Christine FransiscaPADA awalnya, Zatun, 65, tak percaya dapat berbisnis properti.
Maklum, ia hanya seorang pedagang yang berkutat dengan koperasi, serta toko tas dan sepatu miliknya.
Bagi ibu dua orang anak ini, bisnis properti merupakan suatu pekerjaan yang mustahil, karena uang di tabungannya tidak cukup untuk membeli properti di manapun.
Akan tetapi, nasib berkata lain. Kini, Zaitun bisa memiliki tiga rumah serta lahan perkebunan minyak nilam beserta usaha penyulingannya. Hebatnya, semua itu bisa dicapai hanya dalam kurun waktu tiga bulan dan tanpa modal uang sedikit pun.

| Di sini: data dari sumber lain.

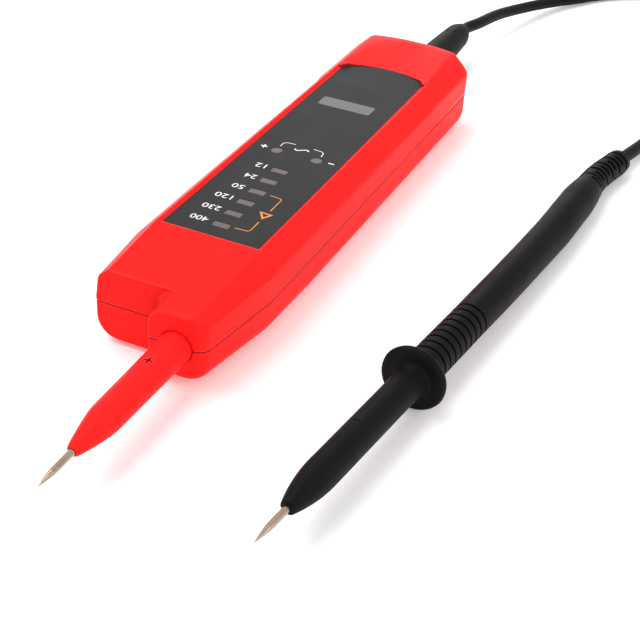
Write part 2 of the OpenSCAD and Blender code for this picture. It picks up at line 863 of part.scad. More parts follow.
module probe_barrel() {
    y1 = -nose_len - barrel_len;
    y2 = y1 + nose_taper;
    n = 10;
    profile = concat(
        [[0, barrel_tail_y], [0, y1], [tip_collar_r - nose_edge, y1], [tip_collar_r, y1 + nose_edge]],
        [for (i = [n - 1 : -1 : 0]) let (t = i / n)
            [nose_radius(t, barrel_waist_r, tip_collar_r, 1.35), y2 - t * nose_taper]],
        [[barrel_r, -nose_len],
         [barrel_r, seal_y - seal_t / 2], [barrel_r - seal_t, seal_y - seal_t / 2],
         [barrel_r - seal_t, seal_y + seal_t / 2], [barrel_r, seal_y + seal_t / 2],
         [barrel_r, collar_y], [collar_r, collar_y], [collar_r, collar_y + collar_t],
         [barrel_r, collar_y + collar_t], [barrel_r, barrel_tail_y]]);
    color(red)
    placed()
    along_y(barrel_x, 0, split_z)
        difference() {
            rotate_extrude($fn = 64) polygon(profile);
            translate([0, 0, y1 - 1]) cylinder(r = tip_r + tip_fit, h = -y1 + 1, $fn = 32);
        }
}

module barrel_seal() {
    inner = barrel_r - seal_t + seal_fit;
    outer = barrel_r + barrel_fit - seal_fit;
    m = (inner + outer) / 2;
    color(black)
    placed()
    along_y(barrel_x, seal_y, split_z)
        rotate_extrude($fn = 48)
            translate([m, 0])
            scale([(outer - inner) / seal_t, 0.96])
            circle(r = seal_t / 2, $fn = 16);
}

// Rod with a slim point, from its point at local z = 0 to its tail
module tip_rod(length) {
    rotate_extrude($fn = 32)
        polygon([[0, 0], [0.08, 0.05], [tip_r * 0.4, point_len * 0.28],
                 [tip_r * 0.68, point_len * 0.6], [tip_r * 0.93, point_len * 0.9],
                 [tip_r, point_len * 1.15], [tip_r, length], [0, length]]);
}

module probe_tip() {
    y0 = -nose_len - barrel_len - tip_len;
    color(steel)
    placed()
    along_y(barrel_x, y0, split_z)
        tip_rod(tip_tail_y - y0);
}

// Tube swept along a smooth curve through route points

function curve_at(a, b, c, d, t) =
    0.5 * (2 * b + (c - a) * t + (2 * a - 5 * b + 4 * c - d) * t * t
           + (3 * b - a - 3 * c + d) * t * t * t);
function curve(p, n) =
    let (m = len(p) - 1)
    concat([for (i = [0 : m - 1]) for (j = [0 : n - 1])
                curve_at(p[max(0, i - 1)], p[i], p[i + 1], p[min(m, i + 2)], j / n)],
           [p[m]]);

module tube(route, r, sides, steps) {
    c = curve(route, steps);
    m = len(c) - 1;
    rings = [for (i = [0 : m])
        let (t = unit(c[min(m, i + 1)] - c[max(0, i - 1)]),
             s = unit(cross(t, [0, 0, 1])),
             u = cross(s, t))
        [for (k = [0 : sides - 1]) let (a = 360 * (k + 0.5) / sides)
            c[i] + r * cos(a) * s + r * sin(a) * u]];
    loft(rings, c[0], c[m]);
}

module tip_wire() {
    z = board_top + terminal_h - wire_r;
    color([0.75, 0.1, 0.1])
    placed()
    tube([[barrel_x, tip_tail_y, split_z], [barrel_x, tip_tail_y + 1.5, split_z + 0.3],
          [barrel_x, board_front - 2.4, z - 0.6], [barrel_x, board_front - 0.5, z],
          [barrel_x, tip_terminal_y - terminal_r, z]], wire_r, 8, 3);
}

module inner_wire() {
    z = board_top + terminal_h - wire_r;
    color(black)
    placed()
    tube([[0, boot_tail_y, split_z], [0, boot_tail_y - 6, split_z + 0.6], [0, board_end + 5, z - 1],
          [0, board_end - 1, z], [0, lead_terminal_y + terminal_r, z]], wire_r, 8, 4);
}

// Boot and lead

module cable_boot() {
    y0 = boot_tail_y;
    y1 = boot_wall_y;
    e = boot_end_y;
    color(black)
    placed()
    along_y(0, 0, split_z)
        difference() {
            rotate_extrude($fn = 64)
                polygon(concat(
                    [[0, y0], [4.2, y0], [4.6, y0 + 0.4], [4.6, y1 - boot_collar_t],
                     [boot_collar_r, y1 - boot_collar_t], [boot_collar_r, y1], [boot_r, y1],
                     [boot_r, tail_len], [boot_r - 0.15, tail_len + 8],
                     [(boot_r + boot_end_r) / 2, tail_len + boot_len * 0.5], [boot_end_r, e - 10]],
                    [for (a = [10 : 10 : 50]) [boot_end_r * cos(a), e - 10 + 10 * sin(a)]],
                    [[lead_r + 0.7, e - 0.9], [lead_r + 0.4, e - 0.2],
                     [lead_r + 0.2, e], [0, e]]));
            translate([0, 0, e - lead_sink])
                cylinder(r = lead_r, h = lead_sink + 1, $fn = 48);
        }
}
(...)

Beberapa orang mungkin tak percaya dengan hasil yang diperoleh Zaitun. Namun, yang jelas properti yang ia miliki bukan dari warisan bukan juga hadiah kuis yang bernilai miliaran. Modalnya saat membeli properti memang nol.
Kuncinya sederhana, hanya bermodal kejelian, kesabaran, dan beberapa trik untuk memutar uang.

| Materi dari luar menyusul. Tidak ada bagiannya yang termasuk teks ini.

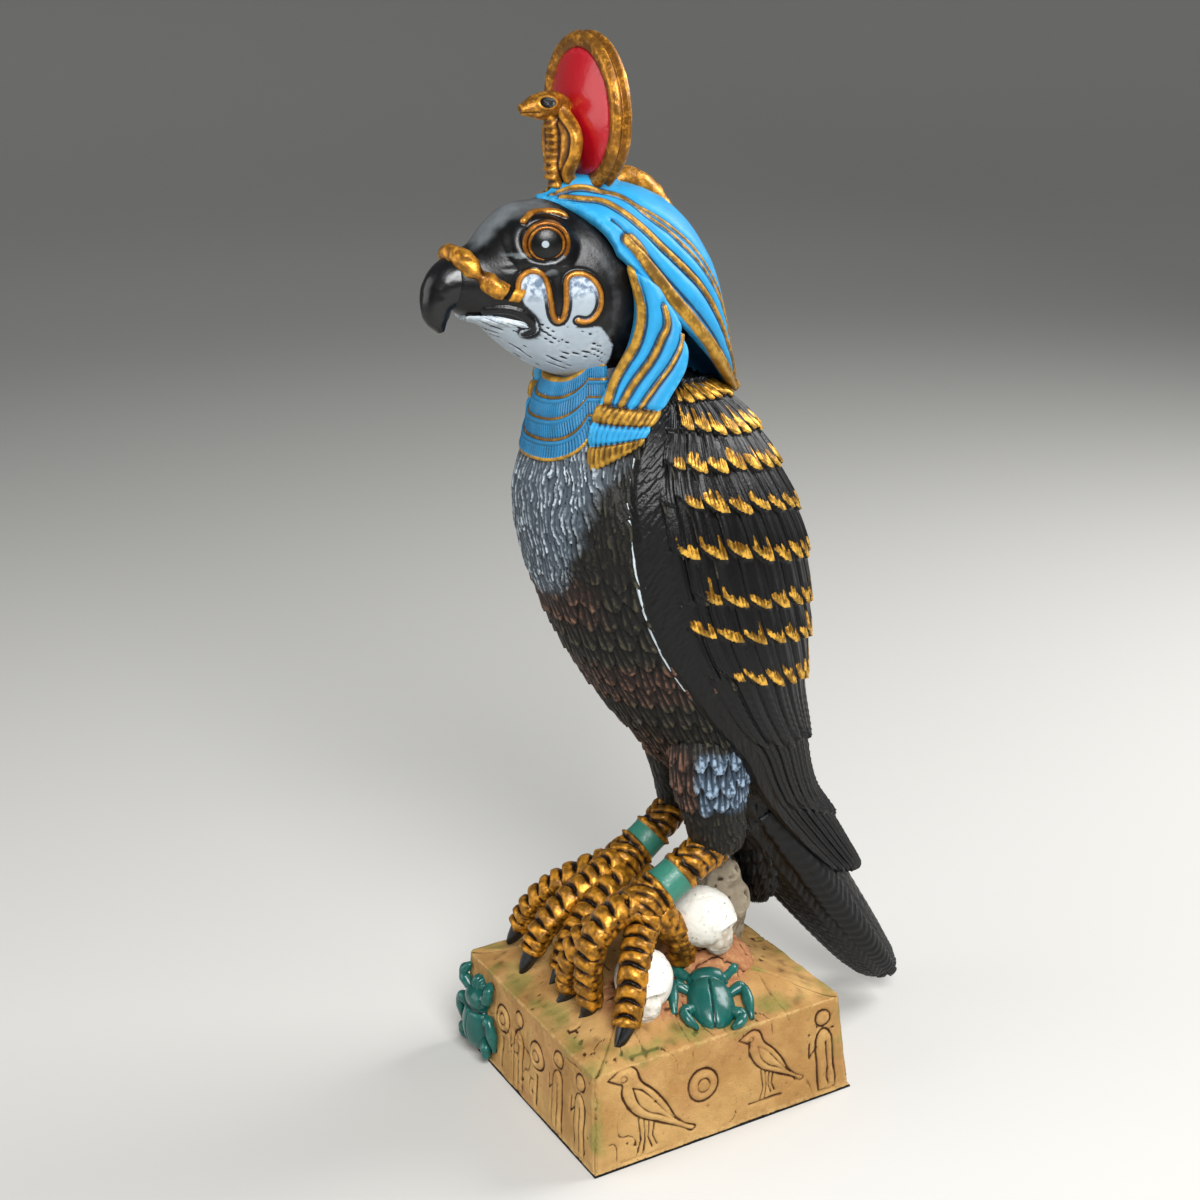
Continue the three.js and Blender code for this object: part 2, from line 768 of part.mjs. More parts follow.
function carving() {
  return [
    ...birdSign(-25.4, 16.6, 0.98, 0),
    ...ringSign(-6.4, 15.6, 5.2, 0),
    ...birdSign(12.4, 17.2, 0.76, 0),
    ...figureSign(32, 13, 0),
    ...ringSign(-15, 17.6, 4.2, 3),
    stroke(-15, 14, -15, 1.6, 3),
    ...figureSign(-5, 12.4, 3),
    ...ringSign(6, 17.2, 4.2, 3),
    stroke(6, 13.6, 6, 1.6, 3),
    ...figureSign(18, 12.4, 3),
    ...figureSign(30.4, 12.4, 3),
    ...ringSign(0, 15.6, 5, 2),
    ...ringSign(0, 15.6, 5, 1),
  ];
}

// A scarab beetle: place(forward, right, up) puts its own measures on the plinth.
function scarab(place) {
  const domed = (forward, up, length, width, height, sides) =>
    mapped(new THREE.SphereGeometry(1, sides, 4), (p) =>
      place(forward + length * p.x, width * p.z, up + height * p.y),
    );
  const legs = [1, -1].flatMap((hand) =>
    SCARAB.legs.map((points) => {
      const placed = points.map(([forward, right, up]) => vector(place(forward, hand * right, up)));
      const upright = vector(place(0, 0, 1)).sub(vector(place(0, 0, 0)));
      return limb(placed.map((p) => p.toArray()), 3, 2, () => [1.2, 1.2], upright);
    }),
  );
  return union([
    domed(-3, 0.6, 8, 6.4, 4.4, 8),
    domed(5, 0.6, 3.6, 5.8, 3.8, 6),
    domed(9, 0.4, 2.6, 3, 2.2, 5),
    ...legs,
  ]);
}

function onRoof(forward, right, up) {
  const turn = degToRad(SCARAB.heading);
  const x = SCARAB.x + forward * Math.cos(turn) + right * Math.sin(turn);
  const y = SCARAB.y + forward * Math.sin(turn) - right * Math.cos(turn);
  return [x, y, roofHeight(x, y) + up];
}

const onFront = (forward, right, up) => onSide(3, SCARAB.front + right, SCARAB.rise + forward, up);

// A skull in the rubble: a dome, a face with a jaw, and two sockets that look outwards.
function skull([x, y, z], radius, heading) {
  const turn = degToRad(heading);
  const at = (out, side, up) => [
    x + radius * (out * Math.cos(turn) - side * Math.sin(turn)),
    y + radius * (out * Math.sin(turn) + side * Math.cos(turn)),
    z + radius * up,
  ];
  const sized = (...shares) => shares.map((share) => share * radius);
  return union([
    ball([x, y, z], sized(1.06, 0.96, 1), 9, 6, heading),
    ball(at(0.5, 0, -0.62), sized(0.5, 0.56, 0.68), 7, 4, heading),
  ])
    .subtract(ball(at(0.96, 0.34, -0.4), sized(0.26, 0.24, 0.26), 5, 3, heading))
    .subtract(ball(at(0.96, -0.34, -0.4), sized(0.26, 0.24, 0.26), 5, 3, heading));
}

function rock() {
  return mapped(new THREE.IcosahedronGeometry(1, 1), (p) => {
    const rough = 1 + 0.12 * Math.sin(7 * p.x + 3 * p.z) * Math.cos(5 * p.y - 4 * p.z);
    return ROCK.centre.map((middle, i) => middle + rough * ROCK.radii[i] * p.getComponent(i));
  });
}

function plinth() {
  return union([
    block(),
    ball(MOUND.centre, MOUND.radii, 10, 5),
    rock(),
    ...SKULLS.map(({ centre, radius, heading }) => skull(centre, radius, heading)),
    scarab(onRoof),
    scarab(onFront),
  ])
    .subtract(union(carving()))
    .subtract(foot(LEGS.left, JOINT_GAP))
    .subtract(foot(LEGS.right, JOINT_GAP));
}

// The whole statue

function node(name, solid, material) {
  const shape = solid.getMesh();
  const geometry = new THREE.BufferGeometry();
  geometry.setAttribute("position", new THREE.BufferAttribute(shape.vertProperties, 3));
  geometry.setIndex(new THREE.BufferAttribute(shape.triVerts, 1));
  geometry.computeVertexNormals();
  const mesh = new THREE.Mesh(geometry, new THREE.MeshStandardMaterial(MATERIALS[material]));
  mesh.name = name;
  return mesh;
}

const statue = new THREE.Group();
statue.add(node("plinth", plinth(), "stone"));
statue.add(node("falcon", falcon(), "plumage"));
statue.add(node("sun_disc", crown(), "gilt"));

export default statue;
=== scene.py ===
# %% [markdown]
# # A painted falcon statue
#
# The real thing is a resin figurine about 280 mm tall: a falcon in a striped headcloth, with a sun disc
# and a cobra on its head, on a carved sandstone-look plinth. All its colour is paint, brushed on in three
# layers: a base coat, a thin dark wash that stays in the hollows, and a nearly dry brush over the ridges.
# So the modelling comes first here, because the paint follows the relief.
#
# This script loads the solid model as a frame, builds each visible skin over it as one fine mesh, and
# paints the skins with node materials.

import math

import bmesh
import bpy
import numpy as np
from mathutils import Matrix, Vector


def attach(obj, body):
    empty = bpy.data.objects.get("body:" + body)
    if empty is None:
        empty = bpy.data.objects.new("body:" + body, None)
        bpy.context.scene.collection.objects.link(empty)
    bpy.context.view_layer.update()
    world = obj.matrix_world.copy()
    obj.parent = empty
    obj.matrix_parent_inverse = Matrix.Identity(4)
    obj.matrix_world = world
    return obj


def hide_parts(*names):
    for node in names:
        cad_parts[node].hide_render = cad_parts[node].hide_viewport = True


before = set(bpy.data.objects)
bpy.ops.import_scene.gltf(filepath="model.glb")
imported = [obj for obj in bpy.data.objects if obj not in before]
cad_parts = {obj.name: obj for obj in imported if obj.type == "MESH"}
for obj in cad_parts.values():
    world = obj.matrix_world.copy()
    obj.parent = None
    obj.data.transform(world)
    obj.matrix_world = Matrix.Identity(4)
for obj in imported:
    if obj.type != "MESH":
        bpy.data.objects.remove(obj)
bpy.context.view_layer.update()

# %% [markdown]
# ## The camera
#
# It stands where the photograph was taken from: to the bird's left, a little above it. The figurine's
# plinth gives this place, because its edges are straight and its corners are easy to find.

# %% Camera
MM = 0.001
CAMERA = {"place": (395.8, -223.9, 291.8), "aim": (3.4, -13.7, 141.1), "roll": -1.785, "lens": 55.46}

camera = bpy.data.objects.new("camera", bpy.data.cameras.new("camera"))
bpy.context.scene.collection.objects.link(camera)
place = Vector(CAMERA["place"]) * MM
look = (Vector(CAMERA["aim"]) * MM - place).to_track_quat("-Z", "Y")
roll = Matrix.Rotation(math.radians(CAMERA["roll"]), 4, "Z")
camera.matrix_world = Matrix.Translation(place) @ look.to_matrix().to_4x4() @ roll
camera.data.lens = CAMERA["lens"]
camera.data.sensor_width = 36
bpy.context.scene.camera = camera

# %% [markdown]
# ## Numbers for whole skins at once
#
# A skin has tens of thousands of points, so every helper here works on a whole array of them. `track`
# draws a smooth curve through a few rows of sizes, in the way that a sculptor fills in between
# measured sections. `grain` gives soft random bumps that are the same on every run.

# %% Helpers for numbers
def clamp(x, low=0.0, high=1.0):
    return np.clip(x, low, high)


def smooth(low, high, x):
    t = clamp((x - low) / (high - low))
    return t * t * (3 - 2 * t)


def mix(a, b, t):
    return a + (b - a) * t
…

Jurus mabuk Trik membeli properti tanpa modal uang ini Zaitun pelajari dari Didik Eko Tjahjono, seorang real estate developer yang sekarang juga mengelola pelatihan
Didik Real Estate School (DRES).
Sejak mengikuti pelatihan pada November 2008 lalu, Zaitun tak hanya sukses membeli rumah gratis, tapi juga bisa memperoleh cashback untuk modal usaha. “Awalnya tidak percaya, cuma
setelah pelan-pelan diterapkan, ternyata bisa!” ujar Zaitun dengan antusias.

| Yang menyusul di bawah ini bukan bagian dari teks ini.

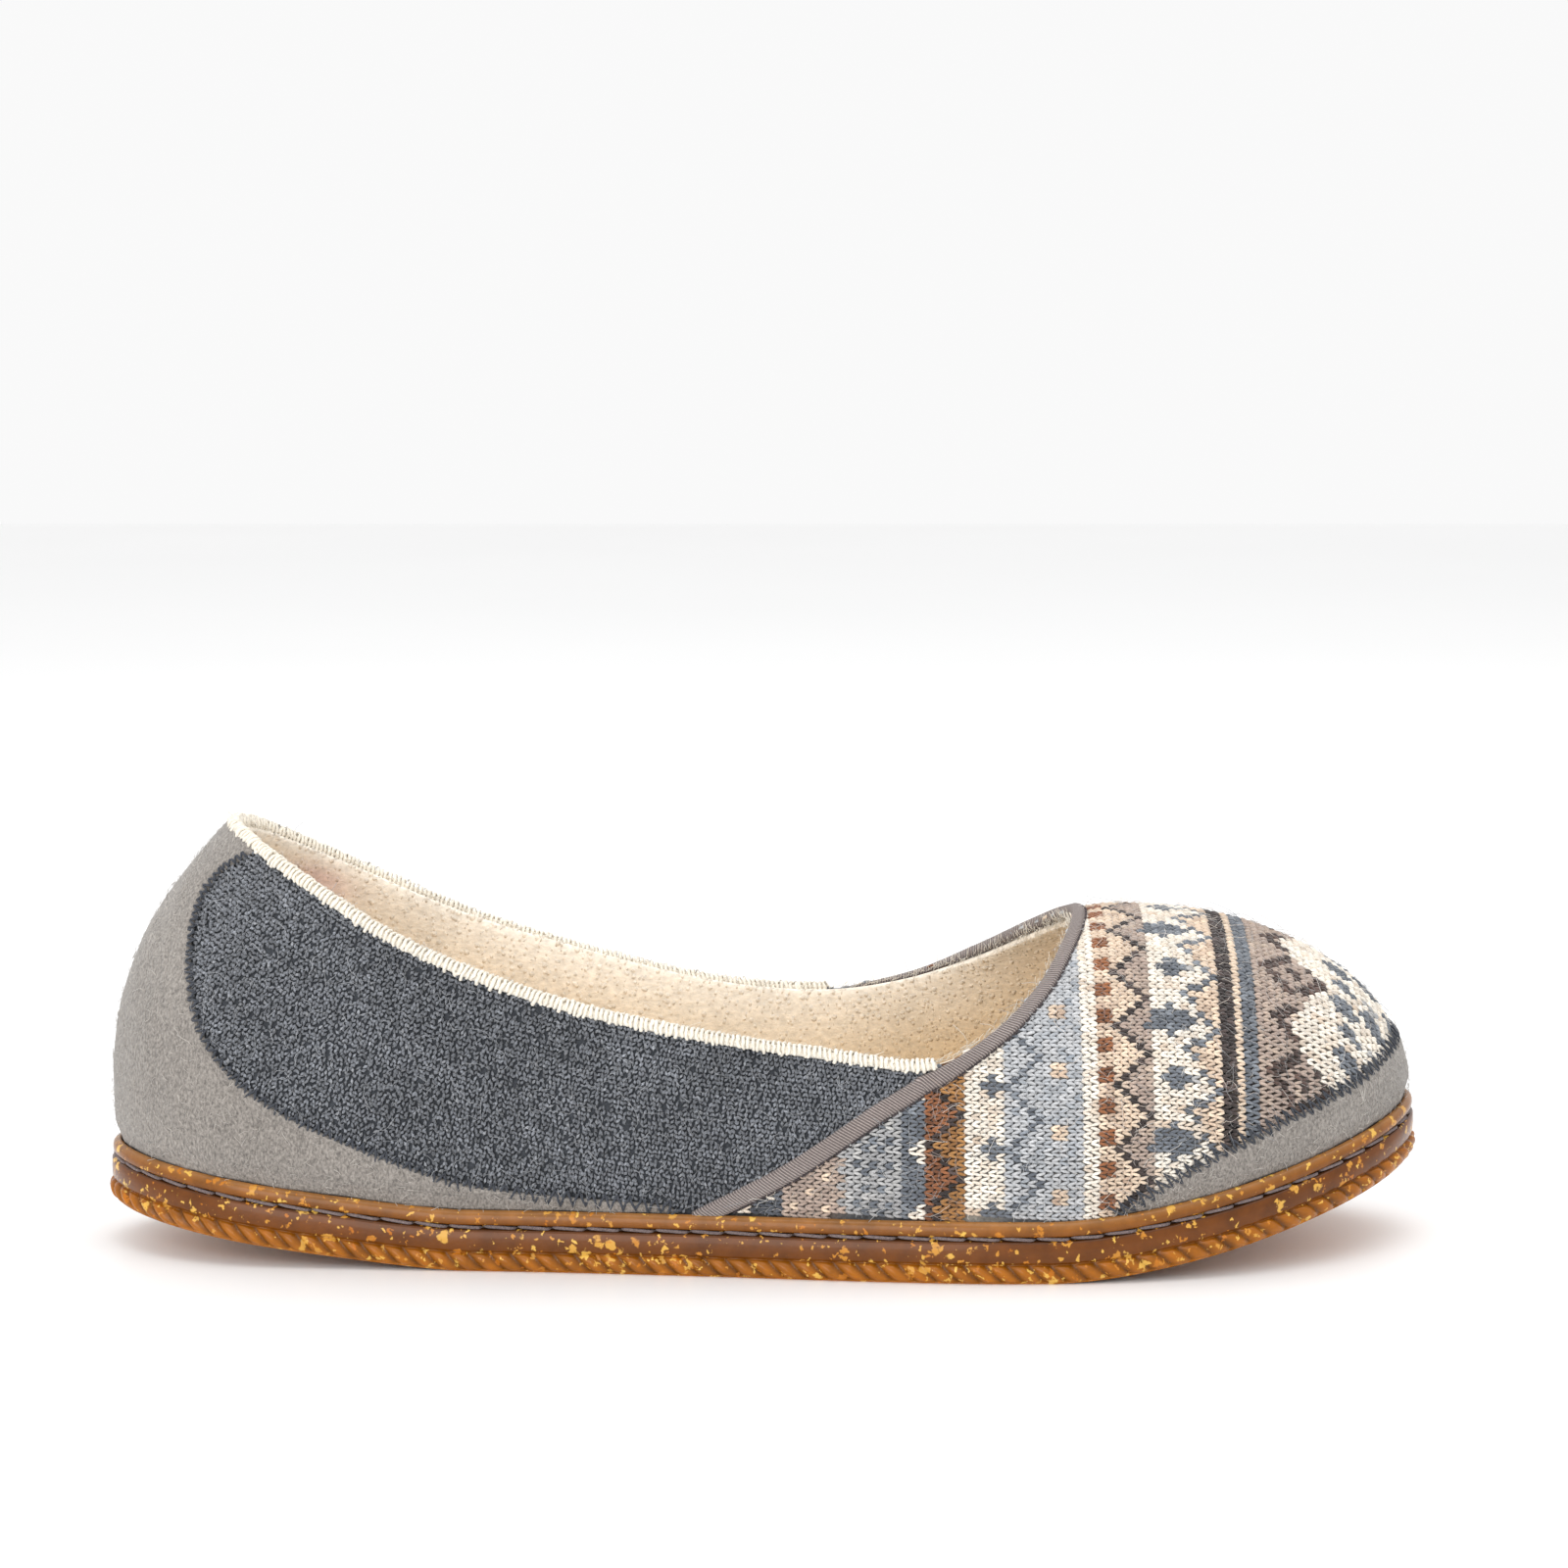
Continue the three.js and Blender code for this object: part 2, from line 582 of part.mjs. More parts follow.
// Finishes
const gumRubber = new THREE.MeshStandardMaterial({ color: 0xa4621f, roughness: 0.35, metalness: 0 });
const fleece = new THREE.MeshStandardMaterial({ color: 0xe4d2b0, roughness: 0.95, metalness: 0 });
const charcoalKnit = new THREE.MeshStandardMaterial({ color: 0x53565d, roughness: 0.95, metalness: 0 });
const greySuede = new THREE.MeshStandardMaterial({ color: 0x8f8a86, roughness: 0.9, metalness: 0 });
const mauveTape = new THREE.MeshStandardMaterial({ color: 0x94827f, roughness: 0.8, metalness: 0 });
const creamEdging = new THREE.MeshStandardMaterial({ color: 0xefe6d2, roughness: 0.95, metalness: 0 });

const pieces = [
  ["outsole", outsole(), gumRubber],
  ["insole", insole(), fleece],
  ["upper", upper(), charcoalKnit],
  ["heel_counter", heelCounter(), greySuede],
  ["toe_bumper", toeBumper(), greySuede],
  ["throat_binding", throatBinding(), mauveTape],
  ["collar_edging", collarEdging(), creamEdging],
];

const slipper = new THREE.Group();
pieces.forEach(([name, geometry, material]) => {
  const mesh = new THREE.Mesh(geometry, material);
  mesh.name = name;
  slipper.add(mesh);
});

// The origin lies on the floor under the middle of the sole's outline
const footprint = new THREE.Box3().setFromObject(slipper.getObjectByName("outsole"));
const middle = footprint.getCenter(new THREE.Vector3());
slipper.position.set(-middle.x, -middle.y, -footprint.min.z);

export default slipper;
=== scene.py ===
# %% [markdown]
# A knit ballet slipper, finished piece by piece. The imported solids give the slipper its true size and
# place, and they are loaded first as a fixed frame. Everything after this dresses that frame: a rubber cup
# sole, suede panels, real knitted stitches, a twill tape and a fleece lining. Lengths in this lesson are
# millimetres in the slipper's own axes, measured from the back of the heel; one function turns them into
# the frame's metres.

# %% Load the frame
import math

import bpy
import numpy as np
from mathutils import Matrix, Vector
from mathutils.bvhtree import BVHTree


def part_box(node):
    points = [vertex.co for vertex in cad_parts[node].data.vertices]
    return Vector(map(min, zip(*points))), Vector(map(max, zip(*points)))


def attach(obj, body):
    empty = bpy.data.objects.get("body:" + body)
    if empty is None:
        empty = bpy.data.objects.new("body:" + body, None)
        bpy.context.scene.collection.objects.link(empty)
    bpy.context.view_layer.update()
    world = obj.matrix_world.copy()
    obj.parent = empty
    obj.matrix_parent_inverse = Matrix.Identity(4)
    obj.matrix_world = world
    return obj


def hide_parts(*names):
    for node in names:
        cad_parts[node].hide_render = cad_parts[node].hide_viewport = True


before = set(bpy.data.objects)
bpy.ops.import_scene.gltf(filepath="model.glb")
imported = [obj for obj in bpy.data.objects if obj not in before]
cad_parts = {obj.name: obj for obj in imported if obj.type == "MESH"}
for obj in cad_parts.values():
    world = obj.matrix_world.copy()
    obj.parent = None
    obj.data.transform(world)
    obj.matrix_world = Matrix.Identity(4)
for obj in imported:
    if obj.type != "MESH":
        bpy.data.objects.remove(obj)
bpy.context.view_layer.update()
sole_low, sole_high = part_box("outsole")
MM = 0.001
print("nodes:", sorted(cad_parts))

# %% [markdown]
# A shoe is drawn on a last, a form of the foot. Here the last is one table: each row is a section of the
# upper somewhere round the foot, from the back of the heel along the outer side to the toe and home on the
# inner side. A smooth curve through the rows gives the sole's outline and the collar at any station u, and
# a cubic curve from the rim up to the collar gives the wall at any height h. Because every piece below asks
# this one surface where it lies, panels, tape and stitches can't drift apart.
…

Jurus Didik itu dinamakan ‘jurus mabuk’. Entah karena kedahsyatan hasilnya atau mungkin kerumitan triknya, Didik menamakannya begitu. Namun, yang jelas jurus itu telah menghantarkan Didik menjadi seorang developer dengan sembilan perumahan, puluhan ruko sewaan, dan tiga hotel.
Menurut Didik, cara itu sepenuhnya legal dan bukan perbuatan curang. Intinya hanya mengandalkan selisih yang diperoleh dari harga taksiran bank dengan
harga jadi yang disepakati penjual dan pembeli.
Jurus mabuk pun tak serta-merta bisa diterapkan ke semua situasi. Karena, cara itu hanya bisa berhasil jika memenuhi dua faktor. Pertama, ada penjual yang menjual properti di bawah harga pasaran.
“Cari yang memang penjualnya butuh uang cepat, misalnya, mau naik haji, anak sakit, atau cerai,” ujar Didik.
Akan tetapi, lokasi dan kelengkapan surat-surat juga harus diteliti hingga tak merugi dan menghasilkan keuntungan maksimal.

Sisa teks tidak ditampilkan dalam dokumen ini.